Life transition: Even positive transitions involve loss. Menopause involves grief for the fertile body, the younger self.
The Timeline of Return
There is no correct timeline for desire to return after loss.
For some, sexuality reappears quickly—and may feel confusing or guilt-inducing. For others, it takes months or years. Both are normal.
What often happens:
- First, complete absence of desire or capacity for pleasure
- Then, occasional flickers that may or may not be acted on
- Then, gradual return—often inconsistent, easily disrupted
- Eventually, a new normal that integrates the loss
This isn’t linear. You may feel desire one week and go months without it. Grief moves in waves, and sexuality follows.
Pleasure and Grief
Sometimes pleasure returns before you feel ready for it. This can be disorienting.
The body, in its wisdom, reaches for life. Pleasure is life-affirming—it says the body still has capacity for good feeling, that vitality hasn’t been entirely extinguished.
You don’t have to feel guilty about pleasure during grief. The person you lost, if they loved you, would likely want you to feel good again eventually. Pleasure doesn’t mean the grief is over or that you’ve stopped caring.
When You’re Still Partnered
If you’re grieving while in a relationship, the sexual dynamics become complex.
Your partner may want to connect sexually and feel rejected by your unavailability. You may feel pressure when you have nothing to give. Or you may both be grieving and neither has desire.

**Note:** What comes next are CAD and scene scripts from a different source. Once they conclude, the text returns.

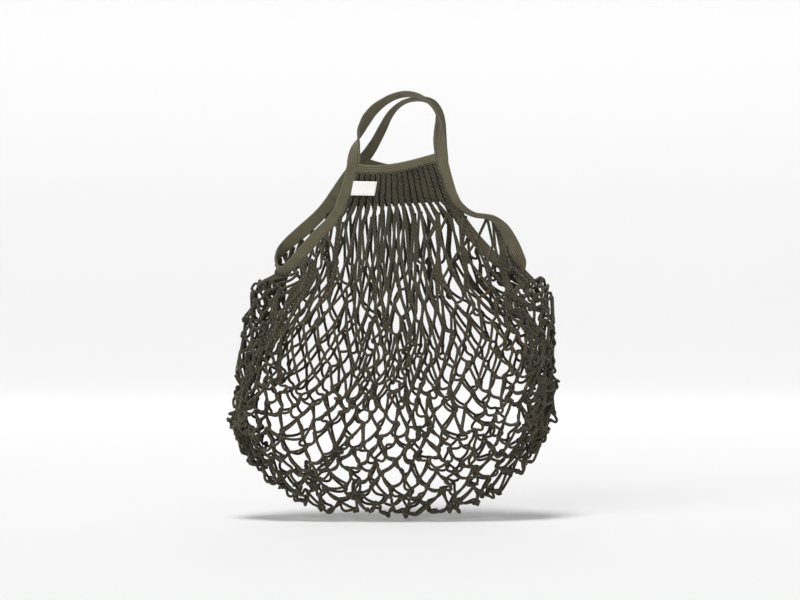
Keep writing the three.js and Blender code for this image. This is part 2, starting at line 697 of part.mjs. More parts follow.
const BAND_LOW = 1 - RIM_BAND_HEIGHT / 2 / POST_HEIGHT;
const BAND_HIGH = 1 + RIM_BAND_HEIGHT / 2 / POST_HEIGHT;
const GATHER_LOW = (STRAND_WIDTH / 2 + SEAM_GAP) / POST_HEIGHT;

function rimBand(panel) {
  const band = gridSheet(BAND_STEPS, 1, RIM_BAND_THICKNESS, panel,
    (across, up) => rimPoint(panel, across, mix(BAND_LOW, BAND_HIGH, up), SEAM_GAP));
  return toGeometry(clearOfTape(band));
}

function gather(panel) {
  const top = BAND_LOW - SEAM_GAP / POST_HEIGHT;
  const wall = gridSheet(RIB_COUNT * POINTS_PER_RIB, 2, GATHER_THICKNESS, panel, (across, up) => {
    const point = rimPoint(panel, across, mix(GATHER_LOW, top, up), SEAM_GAP);
    point.y += panel * RIB_DEPTH * Math.cos(2 * Math.PI * RIB_COUNT * across);
    return point;
  });
  return toGeometry(clearOfTape(wall));
}

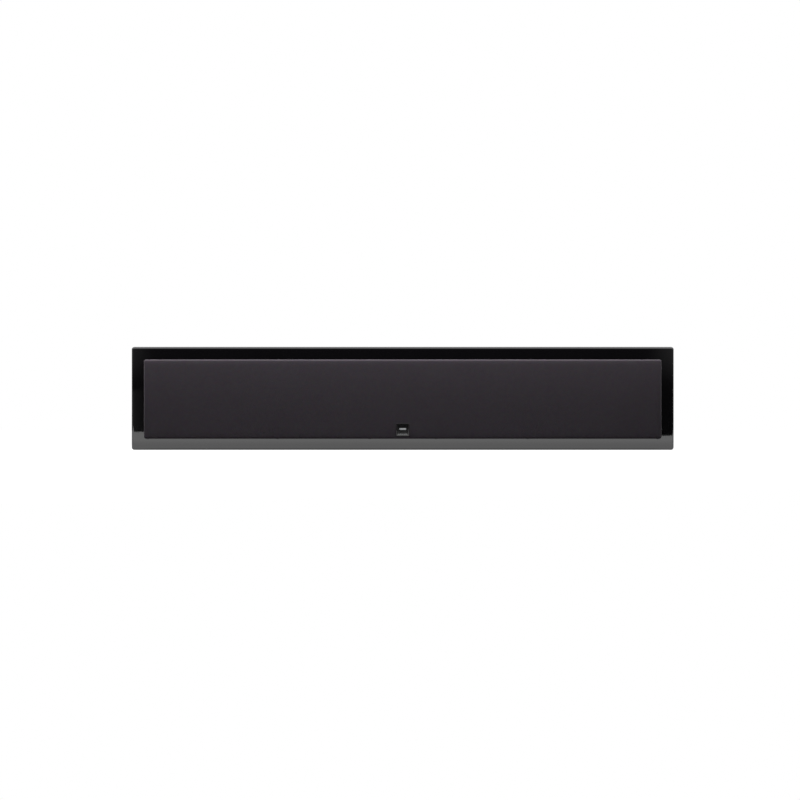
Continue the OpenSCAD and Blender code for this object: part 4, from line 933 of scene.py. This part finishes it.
def crossover_parts():
    """Air-core coils wound in even turns, film capacitors and cement resistors, their legs in the board."""
    coils = []
    turns, steps, first, height = 12, 5, 0.7, 12.6
    wound = [(15.4 + 0.5 * abs(math.sin(math.pi * i / steps)), first + height * i / (turns * steps))
             for i in range(turns * steps + 1)]
    for x, z in ((-278, 9), (-245, 19), (-212, 9)):
        section = [(8, 0.3), (8.3, 0), (15.2, 0), *wound, (15.2, 14), (8.3, 14), (8, 13.7)]
        coils.append(turned("coil", [(r, u + PARTS_U) for r, u in section], x, z, steps=72, angle=30))
    fit(joined("chokes_wound", *coils), "root", "copper_wire", "chokes")

    rolls, legs = [], []
    radius, length, x = 6.5, 30, -262
    level = PARTS_U + radius
    for z in (-27.5, -14.5):
        bpy.ops.object.select_all(action="DESELECT")
        bpy.ops.mesh.primitive_cylinder_add(vertices=64, radius=radius * MM, depth=length * MM,
                                            rotation=(0, math.pi / 2, 0),
                                            location=(x * MM, -level * MM, z * MM))
        roll = bpy.context.object
        bpy.ops.object.transform_apply()
        bpy.ops.object.mode_set(mode="EDIT")
        pick(roll, "FACE", runs_wide)
        for wall, rise in ((0.8, 0), (0.5, -0.6), (3.5, 0.4)):
            step_in(wall, rise, each=True)
        axis = Vector((x, -level, z)) * MM
        pick(roll, "EDGE", lambda middle, way: abs(way.x) < 0.1
             and abs(abs(middle.x - axis.x) - length / 2 * MM) < 1e-6
             and math.hypot(middle.y - axis.y, middle.z - axis.z) > (radius - 0.2) * MM)
        round_off(0.5, 3)
        bpy.ops.object.mode_set(mode="OBJECT")
        rolls.append(close_up(roll, "roll", 30))
        legs += [leg(x + length / 2 * way_out, level, z, way_out, ((1.6, 0), (2.6, 0.4), (3, 1.4)))
                 for way_out in (-1, 1)]
    fit(joined("capacitors_wrapped", *rolls), "root", "film_capacitor", "capacitors")

    blocks = []
    length, thick, x = 22, 9, -230
    level = PARTS_U + thick / 2
    for z in (-29, -16):
        block = add_block(length, thick, thick, x, level, z)
        pick(block, "EDGE", runs_wide)
        round_off(1.2, 4)
        pick(block, "FACE", runs_wide)
        step_in(0.7, 0)
        step_in(0.2, -0.4)
        bpy.ops.object.mode_set(mode="OBJECT")
        blocks.append(close_up(block, "block", 30))
        legs += [leg(x + length / 2 * way_out, level, z, way_out, ((0.8, 0), (1.6, 0.6), (1.8, 1.4)))
                 for way_out in (-1, 1)]
    fit(joined("resistors_potted", *blocks), "root", "cement", "resistors")
    fit(joined("crossover_legs", *legs), "root", "zinc_steel")


for colour, x in POST_XS.items():
    binding_post(colour, x)
crossover_parts()

# World: white to the camera, a studio in reflections, and a faint even light on everything
world = bpy.data.worlds.new("studio")
scene.world = world
world.use_nodes = True
sky = world.node_tree
way = put(sky, "SeparateXYZ", Vector=put(sky, "TexCoord").outputs["Generated"]).outputs
rays = put(sky, "LightPath").outputs
out = put(sky, "Math", {"operation": "ABSOLUTE"}, i0=way["X"]).outputs[0]
soft = {"interpolation_type": "SMOOTHSTEP"}
# The studio is dark in front and grey behind, under a pale ceiling, with faint glows to the left and right
ceiling = put(sky, "MapRange", soft, Value=way["Z"], From_Min=0.2, From_Max=0.8, To_Min=0.012, To_Max=1.2)
behind = put(sky, "MapRange", soft, Value=way["Y"], From_Min=-0.6, From_Max=0.6, To_Min=0.0, To_Max=0.25)
ends = put(sky, "MapRange", soft, Value=out, From_Min=0.098, From_Max=0.113, To_Min=0.0, To_Max=0.11)
high = put(sky, "MapRange", soft, Value=way["Z"], From_Min=0.004, From_Max=0.02)
left = put(sky, "MapRange", soft, Value=way["X"], From_Min=-0.1, From_Max=-0.113, To_Min=0.0, To_Max=0.1)
low = put(sky, "MapRange", Value=way["Z"], From_Min=0.0045, From_Max=0.0035)
ends = put(sky, "Math", {"operation": "MULTIPLY"}, i0=ends.outputs[0], i1=high.outputs[0])
left = put(sky, "Math", {"operation": "MULTIPLY"}, i0=left.outputs[0], i1=low.outputs[0])
mirrored = ceiling
for glow in (behind, ends, left):
    mirrored = put(sky, "Math", {"operation": "ADD"}, i0=mirrored.outputs[0], i1=glow.outputs[0])
seen = put(sky, "Mix", i0=rays["Is Glossy Ray"], i2=0.06, i3=mirrored.outputs[0])
seen = put(sky, "Mix", i0=rays["Is Camera Ray"], i2=seen.outputs[0], i3=1.0)
put(sky, sky.nodes["Background"], Color="#ffffff", Strength=seen.outputs[0])

# Floor: pale, its near edge cut at a slant, where the photograph's lacquer shows it end
FLOOR = ((-3.0, 2.6), (3.0, 2.6), (3.0, -0.66), (0.654, -1.76), (-0.734, -2.45), (-3.0, -3.6))
bpy.ops.object.select_all(action="DESELECT")
bpy.ops.mesh.primitive_circle_add(vertices=len(FLOOR), fill_type="NGON", location=(0, 0, 0))
floor = bpy.context.object
for vertex, (x, y) in zip(floor.data.vertices, FLOOR):
    vertex.co = (x, y, -CABINET_H / 2 * MM)
select_all_in_edit()
bpy.ops.mesh.normals_make_consistent(inside=False)
bpy.ops.object.mode_set(mode="OBJECT")
floor.name = floor.data.name = "floor"
card, tree, shader, place = finish("matt_card", Base_Color="#6c6c6e", Roughness=0.9, Specular_IOR_Level=0.1)
rays = put(tree, "LightPath").outputs
fibre = put(tree, "TexNoise", Vector=place, Scale=1 / 0.002, Detail=2.0)
tone = put(tree, "MixRGB", Fac=fibre.outputs["Fac"], Color1="#68686a", Color2="#707072")
forward = put(tree, "SeparateXYZ", Vector=place).outputs["Y"]
# Painted reflection: to glossy rays the floor glows, dimmer towards the cabinet as a painted shadow of it
painted_floor_reflection = put(tree, "MapRange", Value=forward, From_Min=-0.15, From_Max=-1.1, To_Min=0.72, To_Max=1.15)
glow = put(tree, "Mix", i0=rays["Is Glossy Ray"], i2=0.0, i3=painted_floor_reflection.outputs[0])
glow = put(tree, "Mix", i0=rays["Is Camera Ray"], i2=glow.outputs[0], i3=0.985)
put(tree, shader, Base_Color=tone.outputs[0], Emission_Color="#ffffff", Emission_Strength=glow.outputs[0])
floor.data.materials.append(card)

# A long softbox just above the cabinet's front lights the grille from the top
softbox = bpy.data.objects.new("softbox", bpy.data.lights.new("softbox", "AREA"))
softbox.data.shape = "RECTANGLE"
softbox.data.size = 1.5
softbox.data.size_y = 0.12
softbox.data.energy = 6.6
softbox.location = (-0.12, -0.126, 0.25)
softbox.visible_camera = False
softbox.visible_glossy = False
scene.collection.objects.link(softbox)
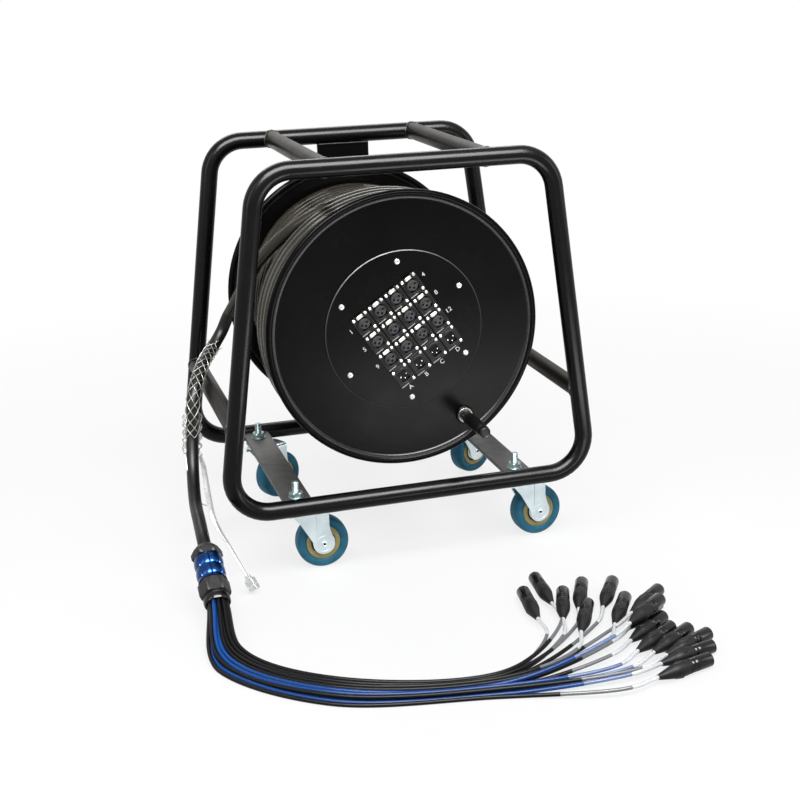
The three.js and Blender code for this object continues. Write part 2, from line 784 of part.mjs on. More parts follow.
function crankGrip() {
  const bore = clearBore(spindleRadius, tubeSides);
  const rootY = crankBossY - gap;
  const boreEndY = gripTipY + gripEndWall;
  return turned([
    [bore, rootY], [gripNeckRadius, rootY], [gripRadius, rootY - gripTaper],
    [gripRadius, gripTipY + gripTaper / 2], [gripTipRadius, gripTipY], [0, gripTipY], [0, boreEndY],
    [bore, boreEndY], [bore, rootY],
  ], tubeSides);
}

// A stretch of a curve between two of its shares
class Stretch extends THREE.Curve {
  constructor(curve, fromShare, toShare) {
    super();
    Object.assign(this, { curve, fromShare, toShare });
  }

  getPointAt(share, target) {
    return this.curve.getPointAt(THREE.MathUtils.lerp(this.fromShare, this.toShare, share), target);
  }

  getTangentAt(share, target) {
    return this.curve.getTangentAt(THREE.MathUtils.lerp(this.fromShare, this.toShare, share), target);
  }
}

// A curve whose equal shares fall on its own route points, so that tails side by side bend side by side
class StationCurve extends THREE.CatmullRomCurve3 {
  getPointAt(share, target) {
    return this.getPoint(share, target);
  }

  getTangentAt(share, target) {
    return this.getTangent(share, target);
  }
}

// Free multicore with its grip sleeve and gland
function glandAxis() {
  const top = new THREE.Vector3(...glandTop);
  const along = new THREE.Vector3(...glandFoot).sub(top);
  return { top, direction: along.clone().normalize(), length: along.length() };
}

function cableCurve() {
  const { direction, end } = exitLine();
  const first = end.clone().addScaledVector(direction, gap);
  first.z += drumAxisZ;
  const second = first.clone().addScaledVector(direction, cableRadius);
  const gland = glandAxis();
  const last = gland.top.clone().addScaledVector(gland.direction, -gap);
  const beforeLast = last.clone().addScaledVector(gland.direction, -cableRadius);
  const route = cableRoute.map((point) => new THREE.Vector3(...point));
  return new THREE.CatmullRomCurve3([first, second, ...route, beforeLast, last], false, 'centripetal');
}

function freeCable() {
  return tubeAlong(cableCurve(), cableRadius, cableSides, cableSteps);
}

function cableGrip() {
  const section = circlePath(THREE.Shape, 0, 0, sleeveRadius, cableSides);
  section.holes.push(circlePath(THREE.Path, 0, 0, clearBore(cableRadius, cableSides), cableSides));
  const stretch = new Stretch(cableCurve(), sleeveFirstStep / cableSteps, sleeveLastStep / cableSteps);
  const steps = sleeveLastStep - sleeveFirstStep;
  return finish(new THREE.ExtrudeGeometry(section, { extrudePath: stretch, steps, bevelEnabled: false }));
}

function glandNutUpper() {
  const { top, direction, length } = glandAxis();
  const end = glandUpperNutShare * length;
  const shoulder = glandShoulderShare * end;
  const neck = glandNeckShare * glandNutCornerRadius;
  const body = turned([
    [0, 0], [neck, 0], [glandNutCornerRadius, shoulder], [glandNutCornerRadius, end], [0, end],
  ], hexagonSides);
  return aimed(body, top, direction);
}

function glandBody() {
  const { top, direction, length } = glandAxis();
  const from = glandUpperNutShare * length + gap;
  const to = (glandUpperNutShare + glandBodyShare) * length - gap;
  return aimed(rod(glandBodyRadius, from, to, glandSides), top, direction);
}

function glandNutLower() {
  const { top, direction, length } = glandAxis();
  const from = (glandUpperNutShare + glandBodyShare) * length;
  const middle = (from + length) / 2;
  const neck = hexagonCorner(glandThroatRadius + glandThroatWall);
  const body = turned([
    [0, from], [glandNutCornerRadius, from], [glandNutCornerRadius, middle], [neck, length], [0, length],
  ], hexagonSides);
  const throat = rod(glandThroatRadius, length - glandThroatDepth, length + overrun, glandSides);
  return aimed(cut(body, [throat]), top, direction);
}

// Tails: places in the gland's throat, lanes on the floor and plugs at the ends
function throatPlace(tail) {
  const [circle, degrees] = throatPlaces[tail];
  const radius = throatCircles[circle];
  const angle = radians(degrees);
  return new THREE.Vector3(radius * Math.cos(angle), 0, -radius * Math.sin(angle));
}

function lanePlace(tail) {
  const lower = tail % 2 === 0 || tail === plugFronts.length - 1;
  const lane = lower ? Math.ceil(tail / 2) : tail / 2;
  const across = (lane - (lowerLanes - 1) / 2) * lanePitch;
  return { across, z: floorClearance + tailRadius + (lower ? 0 : laneRise) };
}

function plugPose(tail) {
  const [x, y, degrees] = plugFronts[tail];
  const direction = new THREE.Vector3(Math.cos(radians(degrees)), Math.sin(radians(degrees)), 0);
  const rise = tail === raisedPlug ? raisedPlugRise : 0;
  const front = new THREE.Vector3(x, y, floorClearance + plugRadius + rise);
  return { direction, boot: front.clone().addScaledVector(direction, -plugLength) };
}

function tailCurve(tail) {
  const { top, direction, length } = glandAxis();
  const turn = new THREE.Quaternion().setFromUnitVectors(new THREE.Vector3(0, 1, 0), direction);
  const place = throatPlace(tail).applyQuaternion(turn).add(top);
  const seat = place.clone().addScaledVector(direction, length - glandThroatDepth + 4 * gap);
  const { across, z } = lanePlace(tail);
  const route = bundleRoute.map(([x, y], i) => {
    const before = new THREE.Vector2(...bundleRoute[Math.max(i - 1, 0)]);
    const after = new THREE.Vector2(...bundleRoute[Math.min(i + 1, bundleRoute.length - 1)]);
    const heading = after.sub(before).normalize();
    return new THREE.Vector3(x + across * heading.y, y - across * heading.x, z);
  });
  const plug = plugPose(tail);
  const lead = plug.boot.clone().addScaledVector(plug.direction, -tailLead);
  const end = plug.boot.clone().addScaledVector(plug.direction, overrun);
  return new StationCurve([seat, ...route, lead, end], false, 'centripetal');
}

function tailPlug(tail) {
  const { direction, boot } = plugPose(tail);
  const profile = [
    [0, 0], [plugBootRadius, 0], [plugRadius, plugBootLength], [plugRadius, plugLength], [0, plugLength],
  ];
  return aimed(turned(profile, plugSides), boot, direction);
}

function fanOutTails() {
  const { top, direction, length } = glandAxis();
  const seat = length - glandThroatDepth + gap;
  const collar = aimed(rod(glandThroatRadius - 2 * gap, seat, length, glandSides), top, direction);
  const pieces = [collar];
  plugFronts.forEach((_, tail) => {
    const curve = tailCurve(tail);
    pieces.push(tubeAlong(curve, tailRadius, tailSides, curve.points.length - 1), tailPlug(tail));
  });
  return outerShell(join(pieces));
}

function gripStrap() {
  const sleeve = cableCurve();
  const sleeveEnd = sleeveLastStep / cableSteps;
  const along = sleeve.getTangentAt(sleeveEnd);
  const beside = new THREE.Vector3(1, 0, 0).projectOnPlane(along).normalize();
  const start = sleeve.getPointAt(sleeveEnd).addScaledVector(along, gap + strapRadius);
  start.addScaledVector(beside, cableRadius + 2 * gap + strapRadius);
  const points = [start, ...strapRoute.map((point) => new THREE.Vector3(...point))];
  const curve = new THREE.CatmullRomCurve3(points, false, 'centripetal');
  const end = points[points.length - 1];
  const direction = curve.getTangentAt(1);
  const ferrule = aimed(rod(ferruleRadius, -overrun, ferruleLength - overrun, pinSides), end, direction);
  return join([tubeAlong(curve, strapRadius, tailSides, strapSteps), ferrule]);
}

// Materials
function material(color, roughness, metalness) {
  return () => new THREE.MeshStandardMaterial({ color, roughness, metalness });
}

const blackPaint = material(0x17171a, 0.35, 0.2);
const blackSheet = material(0x0f0f10, 0.45, 0.2);
const steel = material(0x9a9c9e, 0.35, 1);
const zinc = material(0xc9ced0, 0.4, 0.9);
const blueTyre = material(0x2f6f96, 0.6, 0);
const cableJacket = material(0x3a3733, 0.5, 0);
const freeJacket = material(0x1c1c1e, 0.5, 0);
const socketBlack = material(0x202124, 0.5, 0.1);
const tabSilver = material(0xc8c6c2, 0.35, 0.8);
const gripRubber = material(0x121213, 0.7, 0);
const sleeveWire = material(0xb9bcbc, 0.35, 0.9);
const glandBlack = material(0x1d1d1f, 0.55, 0);
const glandBlue = material(0x1f4fa8, 0.3, 0.7);
const tailJacket = material(0x16171b, 0.5, 0);

function add(group, name, geometry, makeMaterial) {
  const mesh = new THREE.Mesh(geometry, makeMaterial());
  mesh.name = name;
  group.add(mesh);
  return mesh;
}

// Assembly
function addFrame(group) {
  add(group, 'front_hoop', hoop(-hoopSpacing / 2), blackPaint);
  add(group, 'rear_hoop', hoop(hoopSpacing / 2), blackPaint);
  for (const [side, name] of [[-1, 'left'], [1, 'right']]) {
    add(group, `top_spacer_${name}`, topSpacer(side), blackPaint);
    add(group, `side_spacer_${name}`, sideSpacer(side), blackPaint);
    add(group, `caster_bar_${name}`, casterBar(side), blackSheet);
  }
  add(group, 'support_plate', supportPlate(), blackSheet);
}

function addCasters(group) {
  for (const [name, degrees] of Object.entries(casterDegrees)) {
    const side = name.endsWith('left') ? -1 : 1;
    const end = name.startsWith('front') ? -1 : 1;
    const caster = new THREE.Group();
    caster.position.set(side * casterBarOffset, (end * casterSpan) / 2, 0);
    const swivel = new THREE.Group();
    swivel.rotation.z = radians(degrees);
    caster.add(swivel);
    group.add(caster);
    add(caster, `caster_stem_${name}`, casterStem(), zinc);
    add(caster, `caster_nut_${name}`, casterNut(), zinc);
    add(swivel, `caster_fork_${name}`, casterFork(), zinc);
    add(swivel, `caster_wheel_${name}`, casterWheel(), blueTyre);
  }
}

function addDrum(group) {
  const drum = new THREE.Group();
  drum.position.z = drumAxisZ;
  group.add(drum);
  add(drum, 'axle_shaft', axleShaft(), steel);
  add(drum, 'axle_collar', axleCollar(), steel);
  add(drum, 'axle_nut', axleNut(), steel);
  add(drum, 'front_flange', flange(frontBeadY, frontFlangeOpening), blackSheet);
  add(drum, 'rear_flange', flange(rearBeadY, clearBore(shaftRadius, flangeSegments)), blackSheet);
  add(drum, 'drum_barrel', drumBarrel(), blackSheet);
  add(drum, 'drum_hub', drumHub(), steel);
  add(drum, 'wound_core', woundCore(), cableJacket);
  add(drum, 'wound_cable', woundCable(), cableJacket);
  addPanel(drum);
  const crank = new THREE.Group();
  const angle = radians(crankAngleDegrees);
  crank.position.set(crankCircleRadius * Math.cos(angle), 0, crankCircleRadius * Math.sin(angle));
  drum.add(crank);
  add(crank, 'crank_bracket', crankBracket(), steel);
  add(crank, 'crank_grip', crankGrip(), gripRubber);
}

function addPanel(drum) {
  const panel = new THREE.Group();
  panel.rotation.y = -radians(panelTiltDegrees);
  drum.add(panel);
  add(panel, 'stage_panel', stagePanel(), blackSheet);
  for (let row = 0; row < rows; row += 1) {
    const isMale = row === rows - 1;
    add(panel, isMale ? 'return_sockets' : `send_sockets_${row + 1}`, socketRow(row), socketBlack);
    if (isMale) continue;
    socketPlaces(row).forEach(([x, z], column) => {
      add(panel, `push_tab_${row * columns + column + 1}`, pushTab(x, z), tabSilver);
    });
  }
}

function addFreeCable(group) {
  add(group, 'free_cable', freeCable(), freeJacket);
  add(group, 'cable_grip', cableGrip(), sleeveWire);
  add(group, 'gland_nut_upper', glandNutUpper(), glandBlack);
  add(group, 'gland_body', glandBody(), glandBlue);
  add(group, 'gland_nut_lower', glandNutLower(), glandBlack);
  add(group, 'fan_out_tails', fanOutTails(), tailJacket);
  add(group, 'grip_strap', gripStrap(), sleeveWire);
}

const stageBoxSnake = new THREE.Group();
const reel = new THREE.Group();
reel.position.y = -middleY;
stageBoxSnake.add(reel);
addFrame(reel);
addCasters(reel);
addDrum(reel);
addFreeCable(reel);

export default stageBoxSnake;
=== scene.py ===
"""Looks of a drum stage box snake: a multicore cable on a hand-turned reel in a wheeled tube frame.

Shapes are drawn in the reel's own millimetres: X right, Y back along the drum's axle, Z up from the
floor, with the middle of the tube frame at Y = 0. place() turns them into the frame's metres.
"""

import math
import random

import bmesh
import bpy
import numpy as np
from mathutils import Matrix, Vector


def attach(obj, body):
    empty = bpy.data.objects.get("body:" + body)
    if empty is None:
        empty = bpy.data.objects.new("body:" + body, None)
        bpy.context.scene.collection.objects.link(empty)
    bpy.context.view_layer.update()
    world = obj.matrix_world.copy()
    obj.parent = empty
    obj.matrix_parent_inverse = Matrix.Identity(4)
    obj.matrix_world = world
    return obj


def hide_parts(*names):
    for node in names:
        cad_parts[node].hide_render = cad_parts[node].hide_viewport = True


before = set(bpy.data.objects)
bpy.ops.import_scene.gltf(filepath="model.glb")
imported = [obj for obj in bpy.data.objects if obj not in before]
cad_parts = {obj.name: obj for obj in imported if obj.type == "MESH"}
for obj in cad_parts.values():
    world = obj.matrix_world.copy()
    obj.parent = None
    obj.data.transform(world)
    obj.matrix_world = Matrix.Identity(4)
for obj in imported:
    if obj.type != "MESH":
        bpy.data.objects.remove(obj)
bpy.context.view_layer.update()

MM = 0.001
REEL_Y = 21.15
AXIS_Z = 331.5
TURN = 2 * math.pi
X_AXIS, Y_AXIS, Z_AXIS = Vector((1, 0, 0)), Vector((0, 1, 0)), Vector((0, 0, 1))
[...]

This requires communication:
- Naming what’s happening
- Reassuring your partner (if true) that it’s not about them
- Finding forms of physical closeness that don’t require sexual response
- Patience on both sides
The partner not in acute grief (or less so) may need to wait. This is part of what partnership means.
Solo Return
For some, the return of sexuality happens solo first. Masturbation returns before desire for partnered sex.
This is natural. Solo sexuality is simpler—no other person to consider, no coordination, no performance. It can be a way to rediscover that the body still has capacity before adding the complexity of another person.
After Partner Loss
If your partner has died, becoming sexual with someone new raises particular challenges:
Comparison: They will not be your lost partner. Their body is different. Their way of touching is different. This can be intensely painful—or eventually, interestingly different.
Guilt: You may feel you’re betraying your dead partner. This is common and usually softens with time.
Timing: There’s no right answer about when to become sexual with someone new. Only you know.
The first time: Being with someone new after partner loss is often emotionally intense—grief, relief, confusion, guilt, pleasure may all arise.
Honoring the Process
Grief needs to be allowed, not rushed. And that includes its effects on sexuality.
You don’t have to push yourself to be sexual before you’re ready. You don’t have to feel guilty about desire returning. You don’t have to be on anyone’s timeline.
The body will find its way back to pleasure when it’s ready. Your job is to stay in relationship with it, to notice when it starts to come alive again, and to allow rather than force.